Record set
BEGIN

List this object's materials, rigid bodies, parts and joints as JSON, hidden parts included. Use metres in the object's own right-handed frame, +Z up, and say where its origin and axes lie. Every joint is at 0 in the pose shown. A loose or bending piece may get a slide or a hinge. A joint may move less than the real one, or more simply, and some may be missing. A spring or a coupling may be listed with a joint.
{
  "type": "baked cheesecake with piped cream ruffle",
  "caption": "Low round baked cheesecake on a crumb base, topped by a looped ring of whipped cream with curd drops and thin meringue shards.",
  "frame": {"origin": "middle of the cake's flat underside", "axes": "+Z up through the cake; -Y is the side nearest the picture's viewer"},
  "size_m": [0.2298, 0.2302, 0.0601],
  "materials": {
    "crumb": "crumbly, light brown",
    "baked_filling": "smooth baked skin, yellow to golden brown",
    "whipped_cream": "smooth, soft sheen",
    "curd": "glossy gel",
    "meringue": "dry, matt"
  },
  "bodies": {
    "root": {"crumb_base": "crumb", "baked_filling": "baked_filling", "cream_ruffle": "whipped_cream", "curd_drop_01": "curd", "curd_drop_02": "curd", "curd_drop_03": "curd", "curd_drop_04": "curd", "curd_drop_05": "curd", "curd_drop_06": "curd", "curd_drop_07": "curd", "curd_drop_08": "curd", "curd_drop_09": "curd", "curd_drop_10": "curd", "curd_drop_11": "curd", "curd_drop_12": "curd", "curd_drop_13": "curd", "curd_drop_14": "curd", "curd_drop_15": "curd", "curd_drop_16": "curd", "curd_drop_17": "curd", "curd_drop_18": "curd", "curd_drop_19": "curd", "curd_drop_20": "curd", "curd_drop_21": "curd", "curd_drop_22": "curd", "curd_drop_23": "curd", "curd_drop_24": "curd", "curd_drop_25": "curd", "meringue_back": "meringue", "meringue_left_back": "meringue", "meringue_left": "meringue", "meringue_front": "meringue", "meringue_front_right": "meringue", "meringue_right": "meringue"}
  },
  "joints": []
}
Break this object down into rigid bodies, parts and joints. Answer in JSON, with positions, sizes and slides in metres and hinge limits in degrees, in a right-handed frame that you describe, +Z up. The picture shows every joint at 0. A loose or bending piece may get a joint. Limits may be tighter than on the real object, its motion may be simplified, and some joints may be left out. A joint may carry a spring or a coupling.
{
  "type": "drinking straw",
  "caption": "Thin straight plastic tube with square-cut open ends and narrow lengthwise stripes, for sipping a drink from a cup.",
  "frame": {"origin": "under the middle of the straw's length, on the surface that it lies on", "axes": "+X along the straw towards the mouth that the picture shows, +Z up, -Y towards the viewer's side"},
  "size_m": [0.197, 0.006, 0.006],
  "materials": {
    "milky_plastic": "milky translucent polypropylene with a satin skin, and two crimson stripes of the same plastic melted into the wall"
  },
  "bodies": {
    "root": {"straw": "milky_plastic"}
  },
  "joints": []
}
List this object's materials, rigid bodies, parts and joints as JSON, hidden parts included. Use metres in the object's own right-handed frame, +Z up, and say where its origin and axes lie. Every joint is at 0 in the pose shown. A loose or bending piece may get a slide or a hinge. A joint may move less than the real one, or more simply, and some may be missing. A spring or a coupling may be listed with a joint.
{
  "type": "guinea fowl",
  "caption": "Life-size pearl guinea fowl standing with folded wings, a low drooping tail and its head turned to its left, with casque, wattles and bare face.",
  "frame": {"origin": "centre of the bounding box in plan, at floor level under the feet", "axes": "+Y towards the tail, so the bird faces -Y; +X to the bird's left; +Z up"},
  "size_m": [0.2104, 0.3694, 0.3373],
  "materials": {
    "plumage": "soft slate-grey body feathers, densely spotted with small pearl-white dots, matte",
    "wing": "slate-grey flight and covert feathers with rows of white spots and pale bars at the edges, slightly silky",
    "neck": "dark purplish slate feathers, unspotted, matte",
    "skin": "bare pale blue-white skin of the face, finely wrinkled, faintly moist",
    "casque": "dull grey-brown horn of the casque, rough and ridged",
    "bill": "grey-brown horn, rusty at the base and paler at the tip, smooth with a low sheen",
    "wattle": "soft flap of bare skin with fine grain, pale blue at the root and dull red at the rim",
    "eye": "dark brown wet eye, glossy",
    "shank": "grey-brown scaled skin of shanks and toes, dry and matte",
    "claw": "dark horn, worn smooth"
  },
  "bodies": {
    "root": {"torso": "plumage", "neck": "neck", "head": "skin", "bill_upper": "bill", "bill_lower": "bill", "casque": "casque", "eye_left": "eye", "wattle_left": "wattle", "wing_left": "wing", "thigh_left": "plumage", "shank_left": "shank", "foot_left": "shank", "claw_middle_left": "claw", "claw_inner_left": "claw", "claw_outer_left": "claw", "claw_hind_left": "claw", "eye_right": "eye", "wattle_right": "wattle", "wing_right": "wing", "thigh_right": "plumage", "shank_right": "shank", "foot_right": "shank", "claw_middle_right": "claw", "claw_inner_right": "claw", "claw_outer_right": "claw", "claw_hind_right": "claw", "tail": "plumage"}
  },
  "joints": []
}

END

Above are the records; copy all of them exactly.

List this object's materials, rigid bodies, parts and joints as JSON, hidden parts included. Use metres in the object's own right-handed frame, +Z up, and say where its origin and axes lie. Every joint is at 0 in the pose shown. A loose or bending piece may get a slide or a hinge. A joint may move less than the real one, or more simply, and some may be missing. A spring or a coupling may be listed with a joint.
{
  "type": "baked cheesecake with piped cream ruffle",
  "caption": "Low round baked cheesecake on a crumb base, topped by a looped ring of whipped cream with curd drops and thin meringue shards.",
  "frame": {"origin": "middle of the cake's flat underside", "axes": "+Z up through the cake; -Y is the side nearest the picture's viewer"},
  "size_m": [0.2298, 0.2302, 0.0601],
  "materials": {
    "crumb": "crumbly, light brown",
    "baked_filling": "smooth baked skin, yellow to golden brown",
    "whipped_cream": "smooth, soft sheen",
    "curd": "glossy gel",
    "meringue": "dry, matt"
  },
  "bodies": {
    "root": {"crumb_base": "crumb", "baked_filling": "baked_filling", "cream_ruffle": "whipped_cream", "curd_drop_01": "curd", "curd_drop_02": "curd", "curd_drop_03": "curd", "curd_drop_04": "curd", "curd_drop_05": "curd", "curd_drop_06": "curd", "curd_drop_07": "curd", "curd_drop_08": "curd", "curd_drop_09": "curd", "curd_drop_10": "curd", "curd_drop_11": "curd", "curd_drop_12": "curd", "curd_drop_13": "curd", "curd_drop_14": "curd", "curd_drop_15": "curd", "curd_drop_16": "curd", "curd_drop_17": "curd", "curd_drop_18": "curd", "curd_drop_19": "curd", "curd_drop_20": "curd", "curd_drop_21": "curd", "curd_drop_22": "curd", "curd_drop_23": "curd", "curd_drop_24": "curd", "curd_drop_25": "curd", "meringue_back": "meringue", "meringue_left_back": "meringue", "meringue_left": "meringue", "meringue_front": "meringue", "meringue_front_right": "meringue", "meringue_right": "meringue"}
  },
  "joints": []
}
Break this object down into rigid bodies, parts and joints. Answer in JSON, with positions, sizes and slides in metres and hinge limits in degrees, in a right-handed frame that you describe, +Z up. The picture shows every joint at 0. A loose or bending piece may get a joint. Limits may be tighter than on the real object, its motion may be simplified, and some joints may be left out. A joint may carry a spring or a coupling.
{
  "type": "drinking straw",
  "caption": "Thin straight plastic tube with square-cut open ends and narrow lengthwise stripes, for sipping a drink from a cup.",
  "frame": {"origin": "under the middle of the straw's length, on the surface that it lies on", "axes": "+X along the straw towards the mouth that the picture shows, +Z up, -Y towards the viewer's side"},
  "size_m": [0.197, 0.006, 0.006],
  "materials": {
    "milky_plastic": "milky translucent polypropylene with a satin skin, and two crimson stripes of the same plastic melted into the wall"
  },
  "bodies": {
    "root": {"straw": "milky_plastic"}
  },
  "joints": []
}
List this object's materials, rigid bodies, parts and joints as JSON, hidden parts included. Use metres in the object's own right-handed frame, +Z up, and say where its origin and axes lie. Every joint is at 0 in the pose shown. A loose or bending piece may get a slide or a hinge. A joint may move less than the real one, or more simply, and some may be missing. A spring or a coupling may be listed with a joint.
{
  "type": "guinea fowl",
  "caption": "Life-size pearl guinea fowl standing with folded wings, a low drooping tail and its head turned to its left, with casque, wattles and bare face.",
  "frame": {"origin": "centre of the bounding box in plan, at floor level under the feet", "axes": "+Y towards the tail, so the bird faces -Y; +X to the bird's left; +Z up"},
  "size_m": [0.2104, 0.3694, 0.3373],
  "materials": {
    "plumage": "soft slate-grey body feathers, densely spotted with small pearl-white dots, matte",
    "wing": "slate-grey flight and covert feathers with rows of white spots and pale bars at the edges, slightly silky",
    "neck": "dark purplish slate feathers, unspotted, matte",
    "skin": "bare pale blue-white skin of the face, finely wrinkled, faintly moist",
    "casque": "dull grey-brown horn of the casque, rough and ridged",
    "bill": "grey-brown horn, rusty at the base and paler at the tip, smooth with a low sheen",
    "wattle": "soft flap of bare skin with fine grain, pale blue at the root and dull red at the rim",
    "eye": "dark brown wet eye, glossy",
    "shank": "grey-brown scaled skin of shanks and toes, dry and matte",
    "claw": "dark horn, worn smooth"
  },
  "bodies": {
    "root": {"torso": "plumage", "neck": "neck", "head": "skin", "bill_upper": "bill", "bill_lower": "bill", "casque": "casque", "eye_left": "eye", "wattle_left": "wattle", "wing_left": "wing", "thigh_left": "plumage", "shank_left": "shank", "foot_left": "shank", "claw_middle_left": "claw", "claw_inner_left": "claw", "claw_outer_left": "claw", "claw_hind_left": "claw", "eye_right": "eye", "wattle_right": "wattle", "wing_right": "wing", "thigh_right": "plumage", "shank_right": "shank", "foot_right": "shank", "claw_middle_right": "claw", "claw_inner_right": "claw", "claw_outer_right": "claw", "claw_hind_right": "claw", "tail": "plumage"}
  },
  "joints": []
}